MicroROM: An efficient and accurate reduced order method to solve many-query problems in micro-motility

In the study of micro-swimmers, both artificial and biological ones, many-query problems arise naturally. Even with the use of advanced high performance computing (HPC), it is not possible to solve this kind of problems in an acceptable amount of time. Various approximations of the Stokes equation have been considered in the past to ease such computational efforts but they introduce non-negligible errors that can easily make the solution of the problem inaccurate and unreliable. Reduced order modeling solves this issue by taking advantage of a proper subdivision between a computationally expensive offline phase and a fast and efficient online stage.

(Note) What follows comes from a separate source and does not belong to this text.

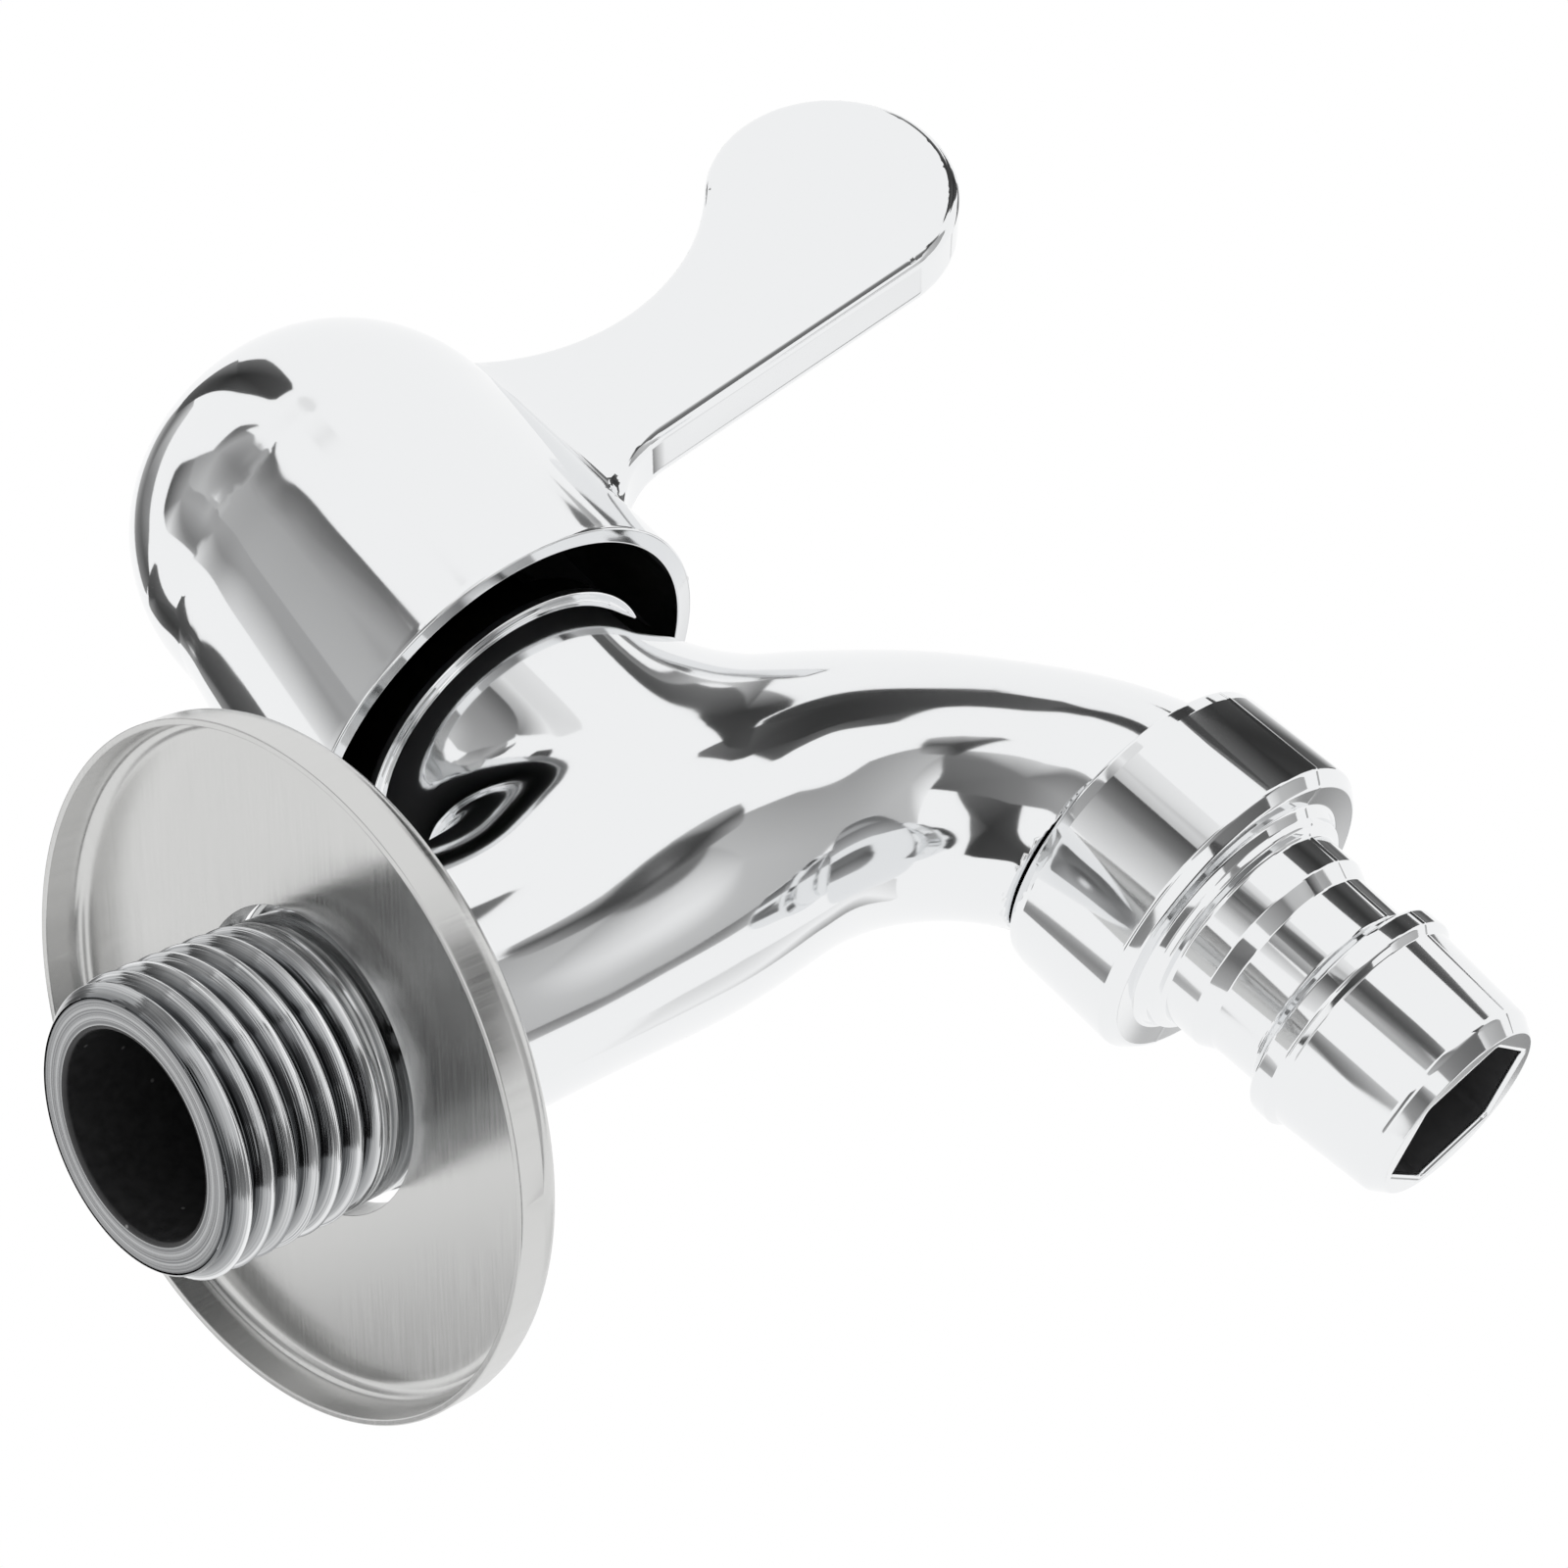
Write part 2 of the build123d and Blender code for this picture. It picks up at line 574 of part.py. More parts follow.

This work presents the coupling of Boundary Element Method (BEM) and Reduced Basis (RB) Reduced Order Modeling (ROM) in two models of practical interest, obtaining accurate and reliable solutions to different many-query problems. Comparisons of standard reduced order modeling approaches in different simulation settings and a comparison to typical approximations to Stokes equations are also shown. Different couplings between a solver based on a HPC boundary element method for micro-motility problems and reduced order models are presented in detail. The methodology is tested on two different models: A robotic-bacterium-like and an Eukaryotic-like swimmer, and in each case two resolution strategies for the swimming problem, the split and monolithic one, are used as starting points for the ROM. An efficient and accurate reconstruction of the performance of interest is achieved in both cases proving the effectiveness of our strategy.